→ PROVIDED DATA
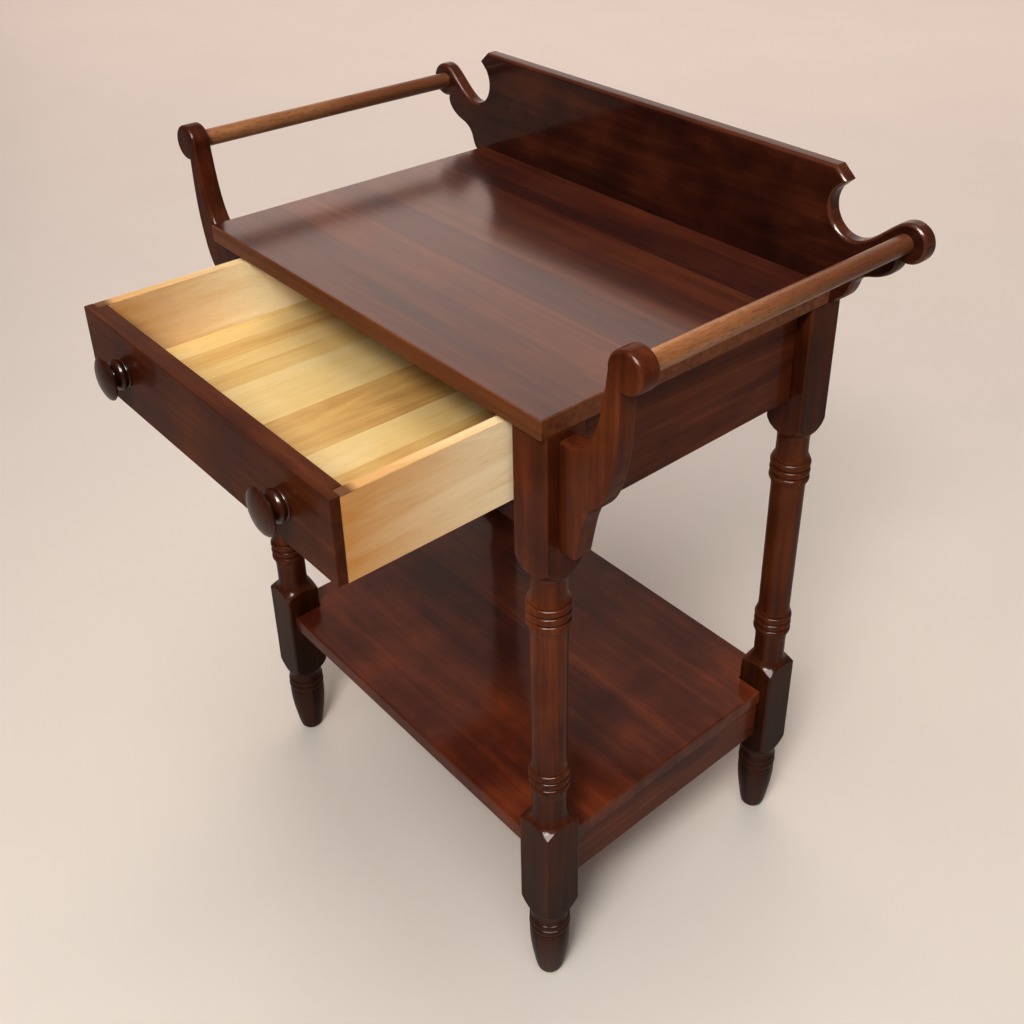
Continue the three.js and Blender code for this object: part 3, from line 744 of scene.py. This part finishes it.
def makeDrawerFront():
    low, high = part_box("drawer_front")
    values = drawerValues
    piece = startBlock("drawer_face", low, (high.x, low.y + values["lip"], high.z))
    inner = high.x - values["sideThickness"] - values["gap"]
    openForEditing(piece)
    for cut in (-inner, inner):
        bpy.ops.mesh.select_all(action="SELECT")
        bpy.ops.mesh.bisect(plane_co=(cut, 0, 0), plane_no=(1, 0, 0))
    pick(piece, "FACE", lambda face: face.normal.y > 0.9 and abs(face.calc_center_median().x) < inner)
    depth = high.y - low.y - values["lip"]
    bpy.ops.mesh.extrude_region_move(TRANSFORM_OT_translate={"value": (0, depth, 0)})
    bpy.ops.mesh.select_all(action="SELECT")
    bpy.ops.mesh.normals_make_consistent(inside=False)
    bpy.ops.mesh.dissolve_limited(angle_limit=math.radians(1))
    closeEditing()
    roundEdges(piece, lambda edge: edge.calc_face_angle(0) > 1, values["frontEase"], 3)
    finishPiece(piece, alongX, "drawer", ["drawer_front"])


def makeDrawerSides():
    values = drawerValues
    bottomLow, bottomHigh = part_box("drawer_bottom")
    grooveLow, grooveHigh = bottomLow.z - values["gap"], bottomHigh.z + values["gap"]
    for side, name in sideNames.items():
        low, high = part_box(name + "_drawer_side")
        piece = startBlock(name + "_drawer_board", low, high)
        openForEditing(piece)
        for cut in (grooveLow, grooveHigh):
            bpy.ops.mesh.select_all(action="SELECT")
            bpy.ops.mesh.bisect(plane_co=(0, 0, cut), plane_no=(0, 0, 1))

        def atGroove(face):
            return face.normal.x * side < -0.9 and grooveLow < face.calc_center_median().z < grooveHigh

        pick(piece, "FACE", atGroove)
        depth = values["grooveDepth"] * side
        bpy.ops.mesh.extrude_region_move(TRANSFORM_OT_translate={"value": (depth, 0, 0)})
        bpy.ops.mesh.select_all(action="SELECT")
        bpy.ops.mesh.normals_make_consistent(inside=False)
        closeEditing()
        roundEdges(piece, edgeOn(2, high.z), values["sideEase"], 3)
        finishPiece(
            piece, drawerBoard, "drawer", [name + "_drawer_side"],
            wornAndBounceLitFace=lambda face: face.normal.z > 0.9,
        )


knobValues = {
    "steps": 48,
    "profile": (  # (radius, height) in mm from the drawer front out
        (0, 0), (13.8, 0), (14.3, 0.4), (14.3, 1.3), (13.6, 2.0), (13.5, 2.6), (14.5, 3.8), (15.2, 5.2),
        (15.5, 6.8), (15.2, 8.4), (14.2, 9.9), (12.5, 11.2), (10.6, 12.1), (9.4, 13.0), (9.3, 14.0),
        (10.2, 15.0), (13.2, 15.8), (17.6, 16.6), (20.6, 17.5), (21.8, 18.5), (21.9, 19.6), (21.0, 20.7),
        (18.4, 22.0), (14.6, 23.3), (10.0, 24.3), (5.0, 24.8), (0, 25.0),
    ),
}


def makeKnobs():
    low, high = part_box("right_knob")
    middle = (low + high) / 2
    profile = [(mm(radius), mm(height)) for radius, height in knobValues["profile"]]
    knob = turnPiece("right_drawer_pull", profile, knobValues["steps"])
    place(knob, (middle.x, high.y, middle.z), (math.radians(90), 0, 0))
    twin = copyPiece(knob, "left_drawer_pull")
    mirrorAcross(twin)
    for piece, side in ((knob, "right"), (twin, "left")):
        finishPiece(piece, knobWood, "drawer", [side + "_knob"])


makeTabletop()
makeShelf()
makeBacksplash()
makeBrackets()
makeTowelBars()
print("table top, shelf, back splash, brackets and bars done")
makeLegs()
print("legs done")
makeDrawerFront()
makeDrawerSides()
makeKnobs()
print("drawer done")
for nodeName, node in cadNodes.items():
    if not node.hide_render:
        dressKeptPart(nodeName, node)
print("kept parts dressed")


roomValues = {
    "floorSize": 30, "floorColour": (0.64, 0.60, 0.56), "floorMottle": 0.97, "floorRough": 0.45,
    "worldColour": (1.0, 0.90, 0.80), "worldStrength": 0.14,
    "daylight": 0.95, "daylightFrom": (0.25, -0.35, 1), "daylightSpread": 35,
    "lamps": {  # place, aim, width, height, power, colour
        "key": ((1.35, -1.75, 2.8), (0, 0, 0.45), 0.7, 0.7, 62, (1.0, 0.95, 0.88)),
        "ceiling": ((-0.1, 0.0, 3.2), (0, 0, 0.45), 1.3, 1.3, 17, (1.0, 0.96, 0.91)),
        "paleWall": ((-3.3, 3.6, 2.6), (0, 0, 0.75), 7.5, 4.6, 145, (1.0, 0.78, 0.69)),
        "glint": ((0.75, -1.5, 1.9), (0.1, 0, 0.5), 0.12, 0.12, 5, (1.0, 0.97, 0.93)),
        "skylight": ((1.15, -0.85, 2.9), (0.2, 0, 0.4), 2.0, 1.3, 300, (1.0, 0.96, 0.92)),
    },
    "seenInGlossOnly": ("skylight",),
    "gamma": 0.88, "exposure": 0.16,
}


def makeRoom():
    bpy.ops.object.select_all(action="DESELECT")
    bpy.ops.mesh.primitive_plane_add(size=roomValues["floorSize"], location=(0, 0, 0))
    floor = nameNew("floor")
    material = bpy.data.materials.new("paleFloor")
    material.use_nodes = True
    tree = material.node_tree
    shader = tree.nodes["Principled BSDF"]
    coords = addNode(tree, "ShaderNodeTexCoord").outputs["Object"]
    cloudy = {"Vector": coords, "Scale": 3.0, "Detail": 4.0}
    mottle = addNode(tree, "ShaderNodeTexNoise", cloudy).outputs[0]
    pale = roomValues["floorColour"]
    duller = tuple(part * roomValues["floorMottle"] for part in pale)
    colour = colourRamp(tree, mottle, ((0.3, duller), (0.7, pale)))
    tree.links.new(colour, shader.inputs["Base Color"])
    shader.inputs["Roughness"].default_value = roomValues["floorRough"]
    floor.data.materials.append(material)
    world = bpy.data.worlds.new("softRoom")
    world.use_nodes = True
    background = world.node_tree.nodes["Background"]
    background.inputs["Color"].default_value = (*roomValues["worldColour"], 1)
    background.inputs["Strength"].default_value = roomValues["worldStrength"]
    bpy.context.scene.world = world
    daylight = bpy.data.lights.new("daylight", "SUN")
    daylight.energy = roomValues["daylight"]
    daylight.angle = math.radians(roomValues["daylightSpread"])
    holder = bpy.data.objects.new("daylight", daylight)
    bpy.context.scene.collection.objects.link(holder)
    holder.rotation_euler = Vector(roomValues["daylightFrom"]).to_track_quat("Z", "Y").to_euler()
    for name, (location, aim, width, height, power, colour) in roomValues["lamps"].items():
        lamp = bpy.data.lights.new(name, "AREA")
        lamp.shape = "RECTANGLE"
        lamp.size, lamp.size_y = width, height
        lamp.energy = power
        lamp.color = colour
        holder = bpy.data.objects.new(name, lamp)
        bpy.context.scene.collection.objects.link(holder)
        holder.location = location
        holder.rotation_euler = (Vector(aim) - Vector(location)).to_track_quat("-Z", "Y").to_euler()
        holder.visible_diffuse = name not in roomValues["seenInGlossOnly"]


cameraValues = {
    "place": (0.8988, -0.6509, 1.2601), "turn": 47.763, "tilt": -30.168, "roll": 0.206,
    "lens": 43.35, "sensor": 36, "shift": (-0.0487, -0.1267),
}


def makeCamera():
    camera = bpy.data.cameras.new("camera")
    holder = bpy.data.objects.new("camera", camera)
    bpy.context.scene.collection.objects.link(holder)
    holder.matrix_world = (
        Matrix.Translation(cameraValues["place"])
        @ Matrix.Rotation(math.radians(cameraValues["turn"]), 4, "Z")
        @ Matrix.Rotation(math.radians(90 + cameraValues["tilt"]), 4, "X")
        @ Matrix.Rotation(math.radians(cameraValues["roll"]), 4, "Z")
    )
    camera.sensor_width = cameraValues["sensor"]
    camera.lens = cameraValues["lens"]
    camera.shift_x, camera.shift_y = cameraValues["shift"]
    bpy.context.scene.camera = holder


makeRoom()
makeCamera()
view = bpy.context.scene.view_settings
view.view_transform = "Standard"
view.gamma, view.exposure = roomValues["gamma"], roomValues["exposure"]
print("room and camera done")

→ EXERCISE BRIEF
Using the listing above, show every line that includes the string "scene".

→ THE RESPONSE
Continue the three.js and Blender code for this object: part 3, from line 744 of scene.py. This part finishes it.
    bpy.context.scene.world = world
    bpy.context.scene.collection.objects.link(holder)
        bpy.context.scene.collection.objects.link(holder)
    bpy.context.scene.collection.objects.link(holder)
    bpy.context.scene.camera = holder
view = bpy.context.scene.view_settings